高村 私は純文学作家にはなれないですね。今回の作品でも政治とか宗教とか、純文学になじまない素材をあえて取り上げていますから、そのへんは自覚しています。かといって、これがエンターテインメントかと言われると、ちょっと違う気もしています。
大島 自分の書きたいものを書くということでしょうか。
高村 そうですね。政治家をつくりたいと思ったら、なんとかしてつくりあげて小説の形にする。それは純文学の手法ではありません。

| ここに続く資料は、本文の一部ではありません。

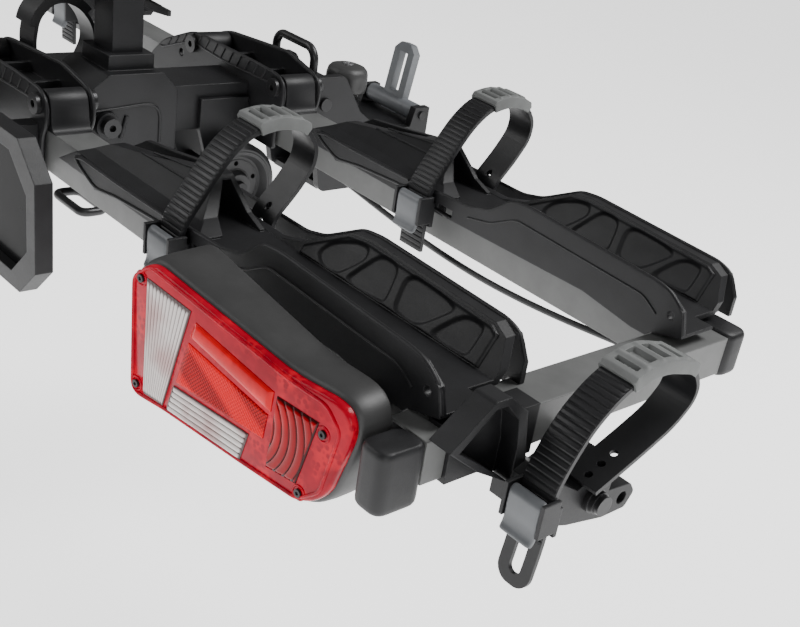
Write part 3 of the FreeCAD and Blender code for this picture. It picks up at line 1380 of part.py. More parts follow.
def wing_screws(outer_face):
    """All small screws of one wing."""
    items = []
    top = float(s.rail_top)
    for _, face in RAILS:
        rear = float(face)
        items.append(screw(Vector(strap_x + width / 2, rear + 53.4, top - 12), Vector(0, 1, 0), 5, 3, 2))
        for x_at in (float(s.beam_inner) - 150, float(s.beam_inner) - 40):
            items.append(screw(Vector(x_at, rear + 15, top + float(s.tray_seat) + float(s.tray_wall)), Vector(0, 0, 1), 5, 3, 2.2))
    for a, b in ((11, 10), (10, -63), (172, -15), (159, -61)):
        centre = lamp_base + along * a + Vector(0, 0, b)
        items.append(screw(centre, inwards * -1, 2.6, 1.6, 1.2))
    ring_face = outer_x + width / 2 + 2
    axis = Vector(1, 0, 0)
    bolt_y, bolt_z = float(outer_face) + 74, top - 50
    rings = [
        Part.makeCylinder(8.5 - step, 3.5, Vector(ring_face + 3.5 * step, bolt_y, bolt_z), axis) for step in range(
            3,
        )
    ]
    items.append(rings[0].fuse(rings[1:]).removeSplitter())
    return items


right_screws = wing_screws(near_face)
left_screws = wing_screws(shift_left)
shaped("right_fasteners", Part.makeCompound(right_screws))
mirrored("left_fasteners", shaped("fasteners_to_mirror", Part.makeCompound(left_screws)))

# Lamp lead clipped along the front underside of the far rail
lead_r = float(s.lead_radius)
lead_y = float(far_face) + float(s.rail_width) / 2
lead_z = float(rail_bottom) - lead_r - 0.3
lead_x0 = float(s.hinge_reach) + 34
lead_x1 = float(s.beam_inner) - 6
lead_points = [
    Vector(lead_x0, lead_y + 4, lead_z), Vector(lead_x0 + 60, lead_y - 3, lead_z - 1.5),
    Vector(lead_x0 + 120, lead_y - 9, lead_z - 5),
    Vector(lead_x0 + 180, lead_y - 12, lead_z - 8.5), Vector(lead_x0 + 240, lead_y - 13, lead_z - 10),
    Vector(lead_x0 + 300, lead_y - 11, lead_z - 8),
    Vector(lead_x0 + 358, lead_y - 6, lead_z - 4), Vector(lead_x1, lead_y + 1, lead_z),
]


def tube_along(points, radius, share=0.45):
    """Round tube along straight runs joined by tangent arcs."""
    edges = []
    radii = []
    last = points[0]
    for before, corner, after in zip(points, points[1:], points[2:]):
        into = corner - before
        away = after - corner
        reach = share * min(into.Length, away.Length)
        into.normalize()
        away.normalize()
        turned = into.getAngle(away)
        bend_radius = reach / math.tan(turned / 2)
        radii.append(round(bend_radius, 1))
        first = corner - into * reach
        second = corner + away * reach
        inner = (away - into).normalize()
        rise = bend_radius / math.cos(turned / 2) - bend_radius
        edges.append(Part.LineSegment(last, first).toShape())
        edges.append(Part.Arc(first, corner + inner * rise, second).toShape())
        last = second
    edges.append(Part.LineSegment(last, points[-1]).toShape())
    path = Part.Wire(edges)
    run = (points[1] - points[0]).normalize()
    section = Part.Wire([Part.Circle(points[0], run, radius).toShape()])
    solid = path.makePipeShell([section], True, False)
    print("cord radii", radii, "length", round(path.Length, 1))
    print("cord volume ratio", round(solid.Volume / (math.pi * radius * radius * path.Length), 5))
    return solid


shaped("lamp_lead", tube_along(lead_points, lead_r))

# Short tie strap with its pad, standing beside the mast on the mast bracket's left
TIE = ((43, 16), (40, 34), (44, 56), (56, 68), (68, 70), (82, 64), (93, 50), (96, 32), (88, 16))
tie_left = -float(bracket_x) - width - 0.3
tie_band = ribbon(path_from(TIE, near_face), thick, tie_left, width)
tie_pad = ribbon(
    path_from(TIE, near_face), pad_thick, tie_left, width, thick / 2 + pad_thick / 2 - 0.1, (2, 5),
)
tie_foot = Part.makeBox(
    width, 58, 7, Vector(tie_left, float(near_face) + 38.5, float(s.rail_top) + 12),
)
shaped("tie_strap", tie_band.fuse([tie_pad, tie_foot]).removeSplitter())

# Frame arms on the mast with their claws


def frame_arm(name, level, reach, side):
    """Collar round the mast, a tube towards the bike and the fixed half of its claw."""
    base = s.rail_top + level
    gap = s.arm_fit
    wall = s.collar_wall
    collar_body = block(
        f"{name}_collar", -s.mast_width / 2 - gap - wall, s.mast_width / 2 + gap + wall,
        s.mast_rear - gap - wall, mast_front + gap + wall, base, base + s.collar_height,
    )
    collar_way = block(
        f"{name}_collar_way", -s.mast_width / 2 - gap, s.mast_width / 2 + gap, s.mast_rear - gap,
        mast_front + gap,
        base - 1, base + s.collar_height + 1,
    )
    middle = base + s.collar_height / 2
    if side < 0:
        tube_start = s.mast_rear - gap - wall - reach
        tube_run = reach + 2
        claw_y = tube_start - s.claw_bore - s.claw_wall + 2
    else:
        tube_start = mast_front + gap + wall - 2
        tube_run = reach + 2
        claw_y = mast_front + gap + wall + reach + s.claw_bore + s.claw_wall - 2
    tube = rod(f"{name}_tube", "y", tube_start, tube_run, 0, middle, s.arm_radius)
    claw_outer = rod(
        f"{name}_claw_outer", "x", -s.claw_width / 2, s.claw_width, claw_y, middle,
        s.claw_bore + s.claw_wall,
    )
    claw_inner = rod(
        f"{name}_claw_inner", "x", -s.claw_width / 2 - 1, s.claw_width + 2, claw_y, middle, s.claw_bore,
    )
    claw_half = block(f"{name}_claw_half", -40, 40, claw_y - 60, claw_y + 60, middle - 60, middle - 1)
    ring = cut(f"{name}_claw_ring", claw_outer, claw_inner)
    fixed = common(f"{name}_claw_fixed", ring, claw_half)
    body = fuse(f"{name}_body", cut(f"{name}_collar_ring", collar_body, collar_way), tube, fixed)
    return body, ring, claw_y, middle


def finish_arm(name, level, reach, side):
    """Arm, its swinging jaw and its clamp knob."""
    body, ring, claw_y, middle = frame_arm(name, level, reach, side)
    upper_half = block(f"{name}_upper_half", -40, 40, claw_y - 60, claw_y + 60, middle + 0.3, middle + 60)
    upper = common(f"{name}_upper", ring, upper_half)
    pin_y = claw_y - side * (s.claw_bore + s.claw_wall + 3)
    eye = rod(f"{name}_jaw_eye", "x", -5, 10, pin_y, middle + 17.5, 5)
    link = block(
        f"{name}_jaw_link", -5, 5, pin_y if side > 0 else pin_y - 13, pin_y + 13 if side > 0 else pin_y,
        middle + 14.5, middle + 20.5,
    )
    jaw_bore = rod(f"{name}_jaw_bore", "x", -30, 60, pin_y, middle + 17.5, 2 + s.running_fit)
    claw_space = rod(f"{name}_claw_space", "x", -40, 80, claw_y, middle, s.claw_bore)
    cut(name.replace("arm", "jaw"), fuse(f"{name}_jaw_body", upper, eye, link), jaw_bore, claw_space)
    cheeks = []
    for index, low in enumerate((as_term(-11), as_term(5.4))):
        near_y = pin_y - 6 if side > 0 else pin_y - 2.6
        cheek = block(f"{name}_cheek{index}", low, low + 5.6, near_y, near_y + 8.6, middle, middle + 24)
        cheeks.append(cheek)
    pin = rod(f"{name}_pin", "x", -11, 22, pin_y, middle + 17.5, 2)
    ring_reach = s.claw_bore + s.claw_wall + 0.4
    ring_round = rod(f"{name}_ring_round", "x", -40, 80, claw_y, middle, ring_reach)
    above = block(f"{name}_above", -40, 40, claw_y - 60, claw_y + 60, middle, middle + 60)
    ring_space = common(f"{name}_ring_space", ring_round, above)
    return cut(name, fuse(f"{name}_whole", body, *cheeks, pin), claw_space, ring_space)


finish_arm("near_arm", s.near_arm_level, s.near_arm_reach, -1)
finish_arm("far_arm", s.far_arm_level, s.far_arm_reach, 1)


def arm_knob(name, level, side):
    """Clamp knob on the collar's far side."""
    middle = s.rail_top + level + s.collar_height / 2
    face = mast_front + s.arm_fit + s.collar_wall if side > 0 else s.mast_rear - s.arm_fit - s.collar_wall - 26
    grip = rod(f"{name}_grip", "y", face + 6 if side > 0 else face, 20, 0, middle, 17)
    neck_part = rod(f"{name}_neck", "y", face + 0.3 if side > 0 else face + 19.7, 6, 0, middle, 7)
    knob_body = fuse(f"{name}_body", grip, neck_part)
    notches = []
    for index in range(6):
        angle = math.radians(60 * index)
        notches.append(rod(
            f"{name}_notch{index}", "y", face - 1, 30, as_term(20.5 * math.cos(angle)),
            middle + 20.5 * math.sin(angle), 5,
        ))
    return cut(name, knob_body, *notches)


arm_knob("near_arm_knob", s.near_arm_level, 1)
arm_knob("far_arm_knob", s.far_arm_level, -1)

NODES = (
    "center_beam", "near_moulding", "far_moulding", "mast_bracket", "mast_tube", "mast_cap",
    "center_fasteners",
    "plate_frame", "plate_panel", "wheel_axle", "right_transport_wheel", "left_transport_wheel",
    "foot_pedal",
    "pedal_hanger", "coupling_housing", "coupling_cup", "ball_jaw", "coupling_lever", "clamp_knob", "lock_barrel",
    "coupling_pins",
    "bail_handle", "tie_strap", "near_arm", "near_jaw", "far_arm", "far_jaw", "near_arm_knob",
    "far_arm_knob",
    "lamp_lead", "right_rails", "left_rails", "right_crossbeam", "left_crossbeam", "right_crossbeam_caps",
    "left_crossbeam_caps", "right_near_tray", "left_near_tray", "right_far_tray", "left_far_tray",
    "right_lamp_housing", "left_lamp_housing", "right_lamp_lens", "left_lamp_lens", "right_wheel_holder",
    "left_wheel_holder", "right_straps", "left_straps", "right_strap_pads", "left_strap_pads",
    "right_strap_buckles", "left_strap_buckles", "right_near_buckle_lever", "left_near_buckle_lever",
    "right_far_buckle_lever", "left_far_buckle_lever", "right_outer_buckle_lever",
    "left_outer_buckle_lever",
    "right_fasteners", "left_fasteners",
)

doc.recompute()
for item in doc.Objects:
    if "Invalid" in item.State or "Error" in item.State:
        raise RuntimeError(f"{item.Name} failed: {item.State}")
for node in NODES:
    piece = doc.getObject(node)
    piece.Label = node
    if piece.Shape.isNull() or not piece.Shape.isValid() or not piece.Shape.Solids:
        raise RuntimeError(f"{node} has no valid solid")
os.makedirs("parts", exist_ok=True)
for node in NODES:
    doc.getObject(node).Shape.exportStep(f"parts/{node}.step")
print(len(NODES), "nodes written")
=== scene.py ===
"""Folding bike rack for a tow ball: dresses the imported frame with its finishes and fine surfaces."""

from __future__ import annotations

import logging
import math
from dataclasses import dataclass
from enum import Enum

import bmesh
import bpy
import numpy as np
from mathutils import Matrix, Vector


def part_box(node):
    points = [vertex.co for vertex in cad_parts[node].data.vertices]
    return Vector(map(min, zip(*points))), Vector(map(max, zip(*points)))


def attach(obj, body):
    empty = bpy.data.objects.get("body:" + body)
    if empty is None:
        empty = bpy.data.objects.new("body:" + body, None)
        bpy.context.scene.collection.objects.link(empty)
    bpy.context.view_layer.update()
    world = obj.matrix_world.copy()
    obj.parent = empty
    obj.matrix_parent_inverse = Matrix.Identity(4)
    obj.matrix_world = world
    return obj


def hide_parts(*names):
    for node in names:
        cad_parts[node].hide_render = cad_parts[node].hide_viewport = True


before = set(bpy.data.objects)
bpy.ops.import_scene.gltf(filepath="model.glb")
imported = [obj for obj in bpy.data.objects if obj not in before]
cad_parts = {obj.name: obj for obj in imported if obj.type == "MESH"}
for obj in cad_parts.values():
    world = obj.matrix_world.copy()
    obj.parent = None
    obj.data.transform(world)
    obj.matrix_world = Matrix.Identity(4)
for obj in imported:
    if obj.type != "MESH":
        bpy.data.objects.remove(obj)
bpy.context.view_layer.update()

LOG = logging.getLogger("rack")

# Places and lengths are in millimetres of the rack's frame, unless a docstring says metres.
MM = 0.001
RAIL_TOP = 75.0
NEAR_FACE = -385.0
RAIL_PITCH = 220.0
FAR_FACE = NEAR_FACE + RAIL_PITCH
FAR_HOLDER_SHIFT = 165.0
INNER_STRAP_LEFT = 268.0
OUTER_STRAP_LEFT = 578.0

# Points on one rounded corner of a line, on one arc of a bent strap, and round a full circle.
CURVE_STEPS = 7
ARC_STEPS = 24
CIRCLE_STEPS = 64

# Points nearer than this, in metres, become one.
MERGE_DISTANCE = 1e-6

# Samples of the shading that rounds sharp edges, and the sockets of a colour mix by their number.
BEVEL_SAMPLES = 4
MIX_FACTOR = 0
MIX_FIRST = 6
MIX_SECOND = 7
MIX_RESULT = 2


class Side(Enum):
    """A wing of the rack; the value is the sign of its X."""

    RIGHT = 1
    LEFT = -1

    @property
    def word(self) -> str:
        """Name of the wing in node names."""
        return self.name.lower()

    @property
    def body(self) -> str:
        """Body that the wing's pieces ride on."""
        return f"{self.word}_wing"

    @property
    def holder_shift(self) -> float:
        """How far the outer wheel holder sits in front of its place at the near rail."""
        return 0.0 if self is Side.RIGHT else FAR_HOLDER_SHIFT

    @property
    def mirror(self) -> np.ndarray:
        """Factors on X, Y and Z that carry a shape drawn for the right wing to this one."""
        return np.array([self.value, 1.0, 1.0])


class Value:
    """A number that varies over a surface. Operators on it add Math nodes to its graph."""

    def __init__(self, graph: "Graph", socket: bpy.types.NodeSocket) -> None:
        """Wrap an output socket.

        Args:
            graph: the material's graph.
            socket: the output that gives the number or vector.
        """
        self.graph = graph
        self.socket = socket

    def _math(self, operation: str, first: "Value | float", second: "Value | float" = 0.0) -> "Value":
        """One Math node on two inputs."""
        return self.graph.node("ShaderNodeMath", {"operation": operation}, {0: first, 1: second})

    def __add__(self, other: "Value | float") -> "Value":
        """Sum."""
        return self._math("ADD", self, other)

    def __radd__(self, other: float) -> "Value":
        """Sum, number first."""
        return self._math("ADD", other, self)

    def __sub__(self, other: "Value | float") -> "Value":
        """Difference."""
        return self._math("SUBTRACT", self, other)

    def __rsub__(self, other: float) -> "Value":
        """Difference, number first."""
        return self._math("SUBTRACT", other, self)

    def __mul__(self, other: "Value | float") -> "Value":
        """Product."""
        return self._math("MULTIPLY", self, other)

    def __rmul__(self, other: float) -> "Value":
        """Product, number first."""
        return self._math("MULTIPLY", other, self)

    def wave(self) -> "Value":
        """Sine."""
        return self._math("SINE", self)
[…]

大島 前作の『晴子情歌』、そしてこの度の『新リア王』は、従来の高村さんの作品とは一線を画しており、その作風の違いに戸惑われる読者も多くいるように思うのですが。
高村 それに関しては、私は確信犯と言えるでしょう。一回しかない人生で、自分のやりたいことをやらないなんてつまらないですからね。私の感覚では、デビュー当時のままミステリーを書き続けていたら、すでに作家生命は終わっていたように思います。絶えず時代にあわせて変化、あるいは進化していくことが、作家として生き残れる唯一の方法ではないでしょうか。私は九〇年にデビューしましたが、九三、四年頃に、この先、時代は大きく変わっていくだろう、という予感があって、何年かかけて自分を変化させていったんです。その結果として生まれたのが『晴子情歌』であり、『新リア王』なんです。
大島 第三部では『マークスの山』や『レディ・ジョーカー』等に登場した刑事・合田雄一郎が帰ってくるそうですね。
高村 第三部は二〇〇二年の設定で東京が舞台です。今度は彰之と彼の息子・秋道の二人を中心にした物語になります。ただ、父は僧侶で息子はチンピラあがりの新人類ですから、父子といえども人間同士として向きあうには無理がありますので、その間に合田が入ってくるわけです。秋道の行動原理を観察して、彰之に翻訳する役目を合田が務めることになるだろうと、そう考えています。
大島 刊行はいつ頃を予定されていますか。
高村 なんとか、二年か二年半くらいで出したいとは思っています。